start Source data
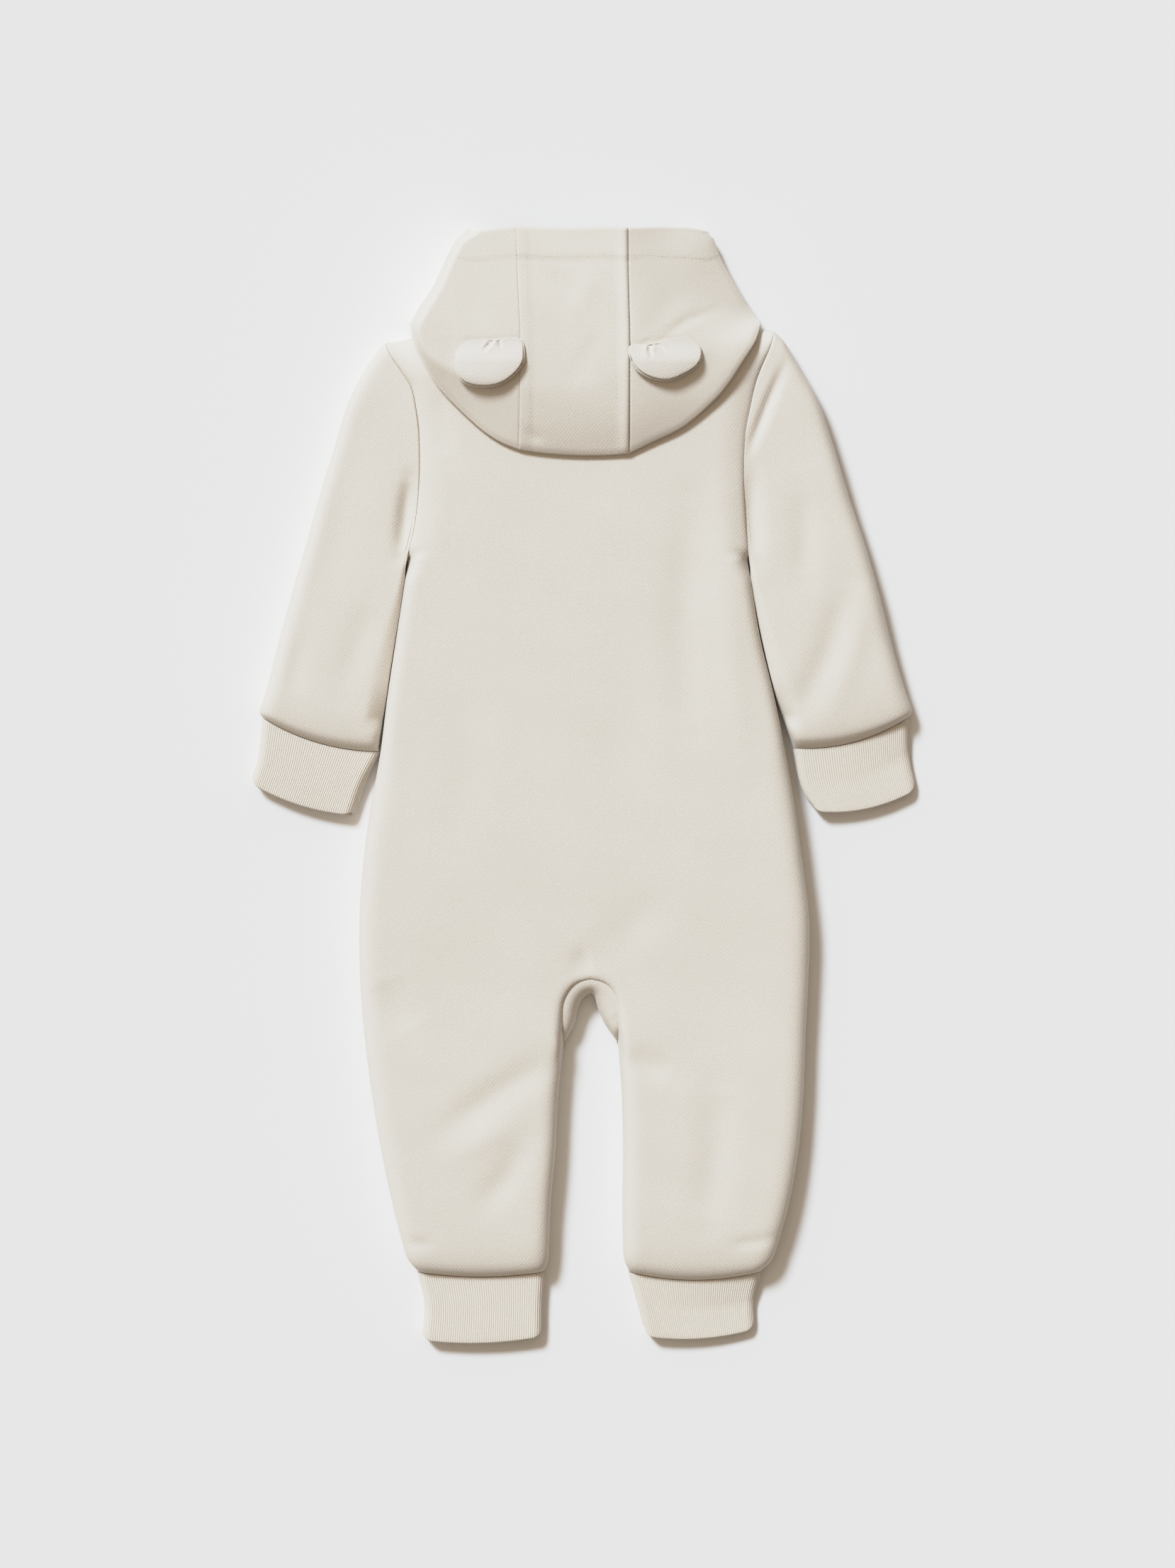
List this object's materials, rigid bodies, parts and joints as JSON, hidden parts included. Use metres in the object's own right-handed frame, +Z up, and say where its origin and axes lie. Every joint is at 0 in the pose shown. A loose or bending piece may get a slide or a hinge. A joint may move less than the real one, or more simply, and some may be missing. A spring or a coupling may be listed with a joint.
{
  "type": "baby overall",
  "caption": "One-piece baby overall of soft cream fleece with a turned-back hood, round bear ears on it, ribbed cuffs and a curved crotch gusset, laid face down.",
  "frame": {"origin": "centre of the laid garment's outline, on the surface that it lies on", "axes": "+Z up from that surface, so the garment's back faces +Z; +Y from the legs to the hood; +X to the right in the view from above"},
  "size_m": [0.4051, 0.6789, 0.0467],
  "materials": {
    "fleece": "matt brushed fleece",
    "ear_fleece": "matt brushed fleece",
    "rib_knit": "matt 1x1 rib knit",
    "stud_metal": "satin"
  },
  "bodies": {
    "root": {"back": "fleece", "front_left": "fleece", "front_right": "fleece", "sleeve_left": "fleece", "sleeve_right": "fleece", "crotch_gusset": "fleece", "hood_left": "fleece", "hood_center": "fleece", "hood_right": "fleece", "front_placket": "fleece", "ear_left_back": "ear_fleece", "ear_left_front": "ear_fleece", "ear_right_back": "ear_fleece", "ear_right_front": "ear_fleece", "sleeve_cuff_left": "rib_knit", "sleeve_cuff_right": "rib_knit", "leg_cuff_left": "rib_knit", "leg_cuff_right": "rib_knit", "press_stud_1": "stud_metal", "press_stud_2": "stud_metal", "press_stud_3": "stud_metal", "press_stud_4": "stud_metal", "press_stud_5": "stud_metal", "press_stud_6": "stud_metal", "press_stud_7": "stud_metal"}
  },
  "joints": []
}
end Source data
Challenge: All of the data needs to be reproduced exactly, with no line missing.

Task response:
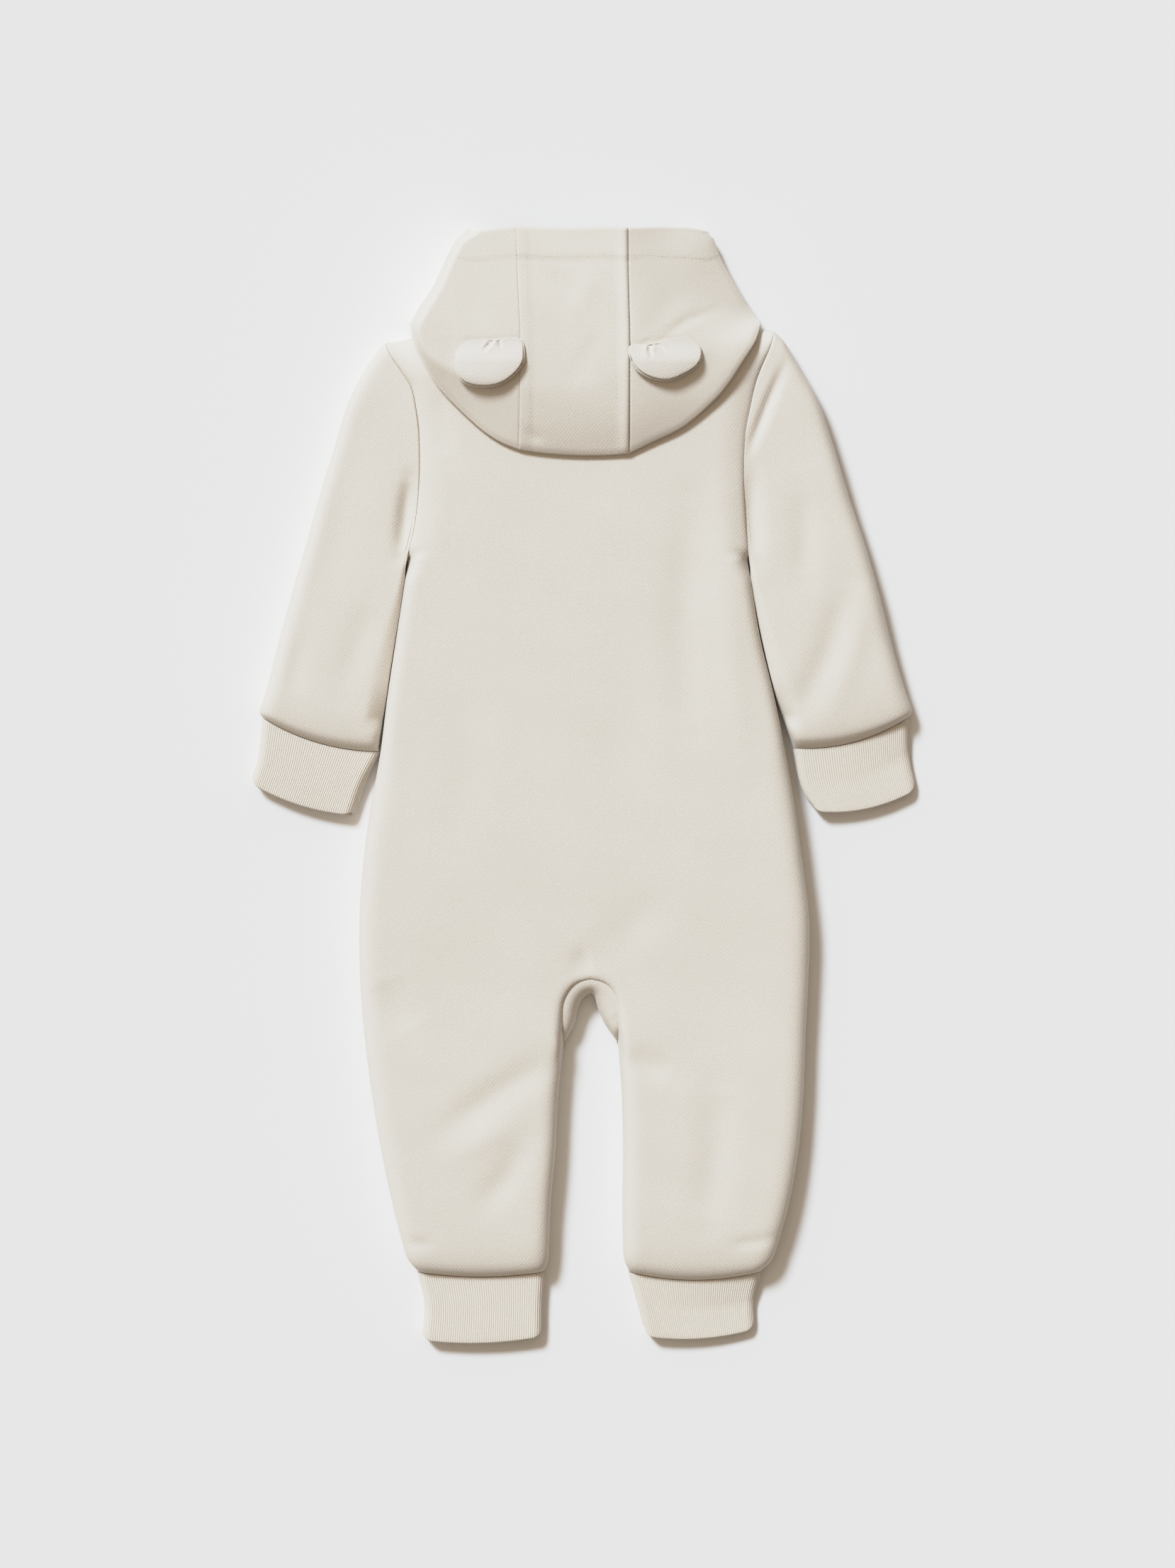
List this object's materials, rigid bodies, parts and joints as JSON, hidden parts included. Use metres in the object's own right-handed frame, +Z up, and say where its origin and axes lie. Every joint is at 0 in the pose shown. A loose or bending piece may get a slide or a hinge. A joint may move less than the real one, or more simply, and some may be missing. A spring or a coupling may be listed with a joint.
{
  "type": "baby overall",
  "caption": "One-piece baby overall of soft cream fleece with a turned-back hood, round bear ears on it, ribbed cuffs and a curved crotch gusset, laid face down.",
  "frame": {"origin": "centre of the laid garment's outline, on the surface that it lies on", "axes": "+Z up from that surface, so the garment's back faces +Z; +Y from the legs to the hood; +X to the right in the view from above"},
  "size_m": [0.4051, 0.6789, 0.0467],
  "materials": {
    "fleece": "matt brushed fleece",
    "ear_fleece": "matt brushed fleece",
    "rib_knit": "matt 1x1 rib knit",
    "stud_metal": "satin"
  },
  "bodies": {
    "root": {"back": "fleece", "front_left": "fleece", "front_right": "fleece", "sleeve_left": "fleece", "sleeve_right": "fleece", "crotch_gusset": "fleece", "hood_left": "fleece", "hood_center": "fleece", "hood_right": "fleece", "front_placket": "fleece", "ear_left_back": "ear_fleece", "ear_left_front": "ear_fleece", "ear_right_back": "ear_fleece", "ear_right_front": "ear_fleece", "sleeve_cuff_left": "rib_knit", "sleeve_cuff_right": "rib_knit", "leg_cuff_left": "rib_knit", "leg_cuff_right": "rib_knit", "press_stud_1": "stud_metal", "press_stud_2": "stud_metal", "press_stud_3": "stud_metal", "press_stud_4": "stud_metal", "press_stud_5": "stud_metal", "press_stud_6": "stud_metal", "press_stud_7": "stud_metal"}
  },
  "joints": []
}